One letter appears three times and a different letter appears twice: There are two ways to pick which letter will appear three times, I or S. There are $\binom{5}{3}$ ways to select where in the word it will appear. There are two ways to choose which letter will appear in the remaining two positions, P and the letter not selected earlier from the set $\{I, S\}$. Hence, there are

$$\binom{2}{1}\binom{5}{3}\binom{2}{1}$$

such arrangements.

One letter appears three times and two other letters each appear once: There are two ways to choose the letter that appears three times. There are $\binom{5}{3}$ ways to choose the positions for that letter. There are three ways to pick the letter that will fill the leftmost open position. There are two ways to pick the letter that will fill the remaining open position. Hence, there are

$$\binom{2}{1}\binom{5}{3}\binom{3}{1}\binom{2}{1}$$

such arrangements.

Two letters each appear twice and one letter appears once: There are $\binom{3}{2}$ ways to pick which two letters appear twice from the set $\{I, P, S\}$. There are $\binom{5}{2}$ ways to choose the positions of the selected letter that appears first in an alphabetical list and $\binom{3}{2}$ ways to choose the positions of the other selected letter. There are $2$ ways to pick the letter that fills the remaining open position. Hence, there are

$$\binom{3}{2}\binom{5}{2}\binom{3}{2}\binom{2}{1}$$

such arrangements.

One letter appears twice and the other three letters each appear once: There are three ways to choose the letter that appears twice from the set $\{I, P, S\}$. There are $\binom{5}{2}$ ways to choose its positions. There are $3!$ ways to arrange the remaining letters in the remaining positions. Hence, there are

$$\binom{3}{1}\binom{5}{2}3!$$

such arrangements.

Since these cases are mutually exclusive and exhaustive, the desired answer can be found by adding the above results.

Answer 2

You've already solved part (a), in two different, equally viable ways. As for part (b), I'd proceed by cases, depending on how many repetitions there are.

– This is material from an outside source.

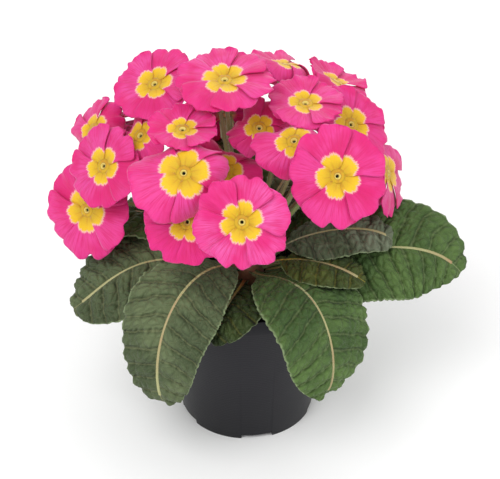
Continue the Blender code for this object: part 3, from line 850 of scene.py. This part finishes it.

• No letter can be repeated five times. (Do you see why?) Also, at least one letter must be repeated. (Do you see why?)
• If there is a letter repeated $4$ times, then there there are $5$ places to put the other letter. Given such a choice of placement, there are $2$ choices for the repeated letter, and $3$ choices for the non-repeated letter. How many arrangements does this give?
• If there is a letter repeated $3$ times, then there are $\binom52$ places to choose where other letters must go. As before, there are two ways to choose the letter that is repeated three times. Now there are two subcases to address: one with another repetition, one with no others. Once the thrice-repeated letter is chosen, there are two ways to have a "full house" (that is, to have a different letter repeated twice). On the other hand, if no other letters are repeated, then once the repeated letter is chosen, there are $\binom32$ ways to choose the remaining two letters, and then $2!$ ways to arrange them. How many arrangements do these subcases this give? Adding them together will give the total number of arrangements with a letter repeated three times.
• If there are two distinct letters repeated twice, then there are $\binom32$ ways we can choose which letters are repeated, then $2$ choices for the non-repeated letter, and $5$ places we can put the non-repeated letter. Then, there are $\binom42$ places to put the two repeated letters that come first in the alphabet, at which point, the other two repeated letters are assigned places by default. How many arrangements does this give?
• If there is only one letter that is repeated, and that letter is repeated exactly twice, then there are $3$ choices for which letter is repeated, and $\binom52$ ways to place the repetitions. At that point, we already know what the three non-repeated letters must be. (Do you see why?) Since there are $3!$ ways to place the three non-repeated letters, how many arrangements does this give?

Now, as there are no other possibilities, and as we've counted mutually distinct possibilities in each case, just add up the results, and you'll have your answer.